Listen to it again. Let the words sink in. Make it a prayer.

The message of the song is one of the major themes woven throughout the Bible.

God created us to be HIS people. Our minds were made so we could know Him. Our ears are crafted to listen to His voice. Our hearts are intended to love Him above all others.

But we have gone astray. We have been seduced by false lovers. We have listened to the world’s lies. We crave other things more than we desire our Creator. We worship idols.

What are your idols?

Where do you run to find relief and shelter? To alcohol, nicotine, opioids, or other drugs? To TV? Porn? Gossip? Shopping? Comfort food? If the answer isn’t God, you’ve got an idol.

What captures your imagination? What do you dream about getting? Money? Sex? Power? Revenge? If the answer isn’t God you’ve got an idol.

What is it that you can’t live without? Your family? Your safety? Your comfort? Your bank account? Your position? Your pride? If the answer isn’t God, you’ve got an idol.

What drives your priorities? What determines how you spend your minutes, days, and years?
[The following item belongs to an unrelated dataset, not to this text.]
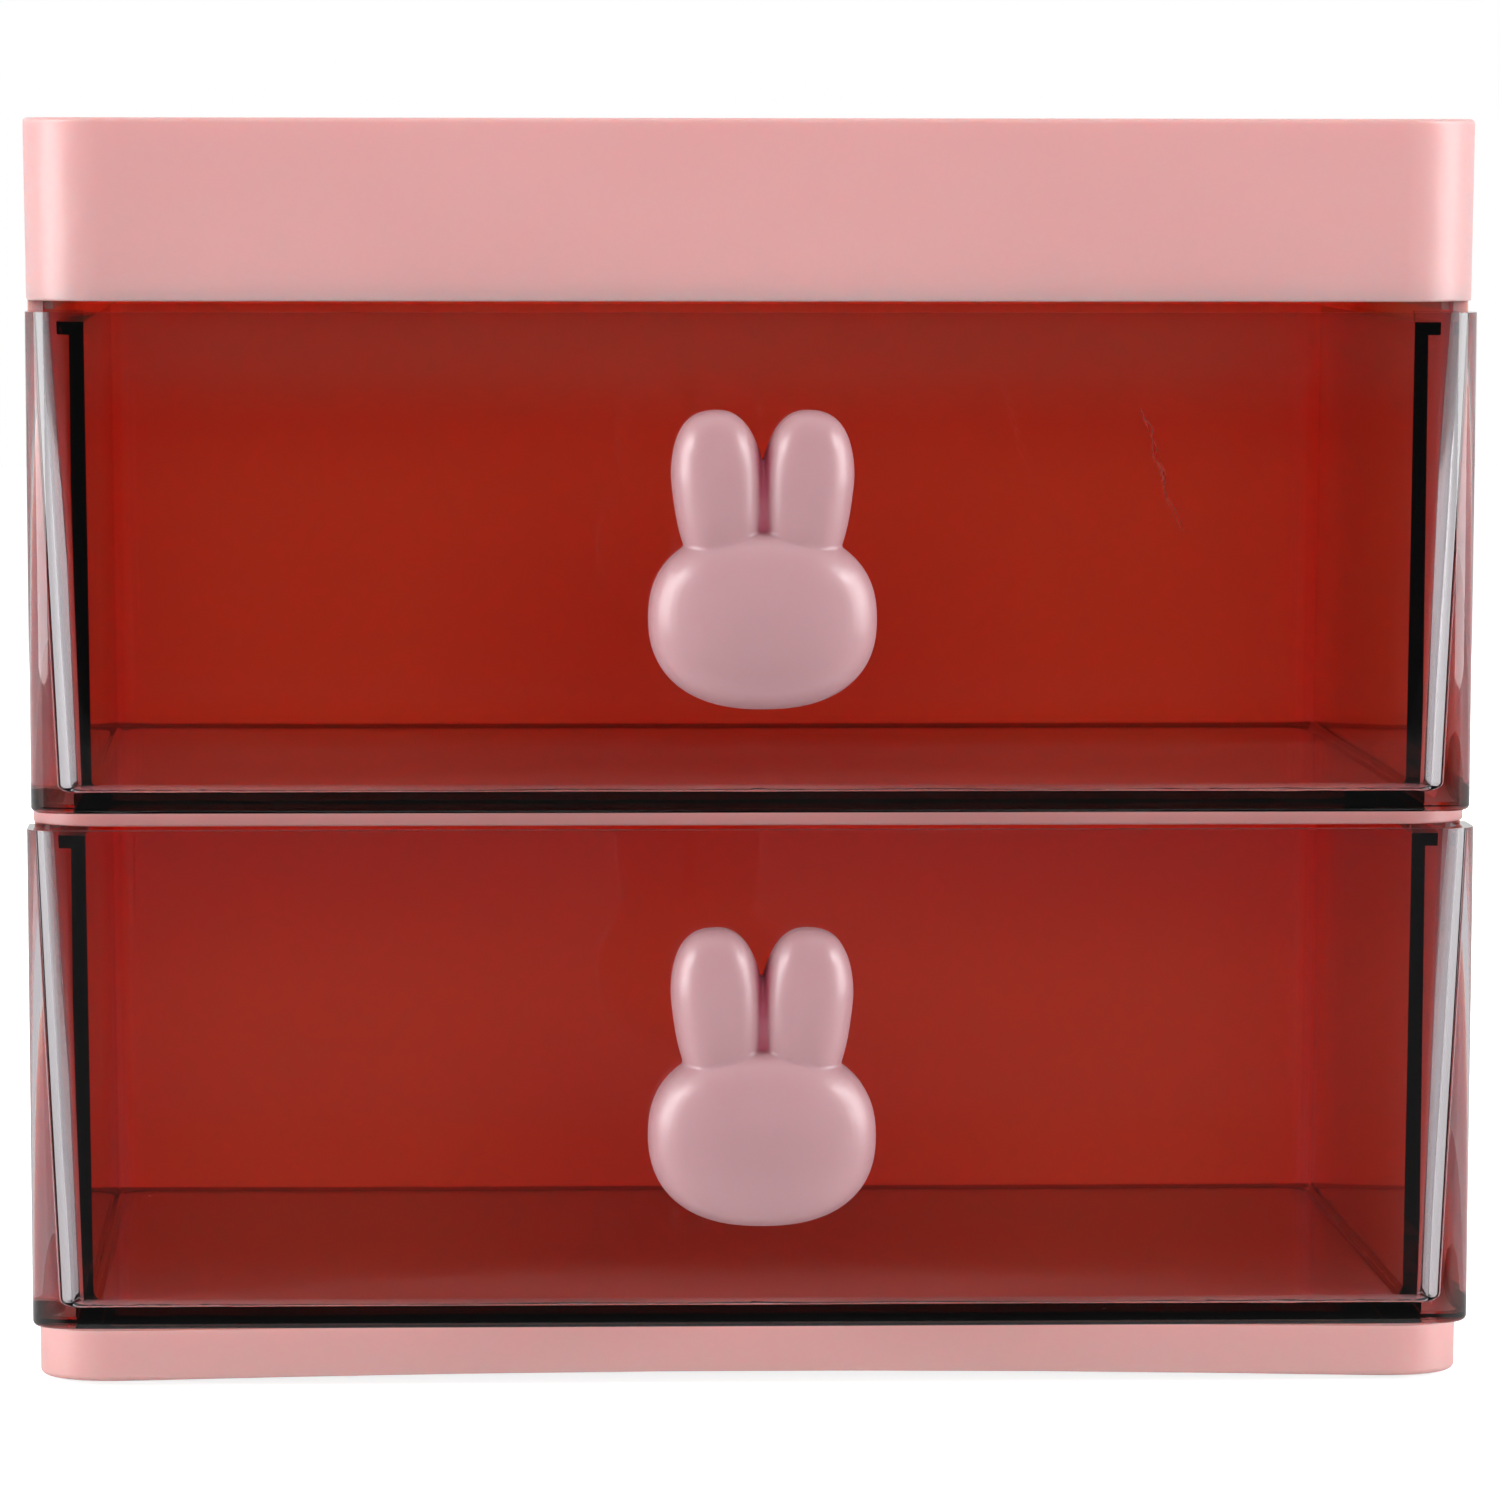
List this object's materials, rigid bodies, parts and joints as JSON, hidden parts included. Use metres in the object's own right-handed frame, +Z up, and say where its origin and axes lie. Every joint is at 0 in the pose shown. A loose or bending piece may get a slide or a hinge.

A comfortable retirement? More money? Seeking pleasure? If the answer isn’t God, you’ve got an idol.

What does the Bible tell us we should do with our idols? Coddle them? Perhaps try to wean ourselves gently off them? No! The great men of God tore down their idols (Judges 6:25); they burned them (2 Kings 23:4); they ground them to dust (2 Kings 23:6); they crushed and destroyed them (2 Kings 23:12).

Don’t expect getting rid of your idols to be quick or easy. Idols are popular. Idols are adored. Idols have been passed down for generations. The idols and the idol worshippers will fight to keep their illegitimate place in your heart.

So get down on your knees. Seek God’s grace and power and strength. Pull down the idols. Don’t give up. Expect a long war. When you’re knocked down, cry out to God and get back up. Get help from your brothers and sisters in Christ. Walk forward, seek Christian counsel, get prayed for, get radical, do whatever it takes, and keep at it. Gouge out your eye (Matthew 5:29). Cut off your hand (Matthew 5:30). Crucify your desires (Galatians 5:24). Put them to death (Colossians 3:5).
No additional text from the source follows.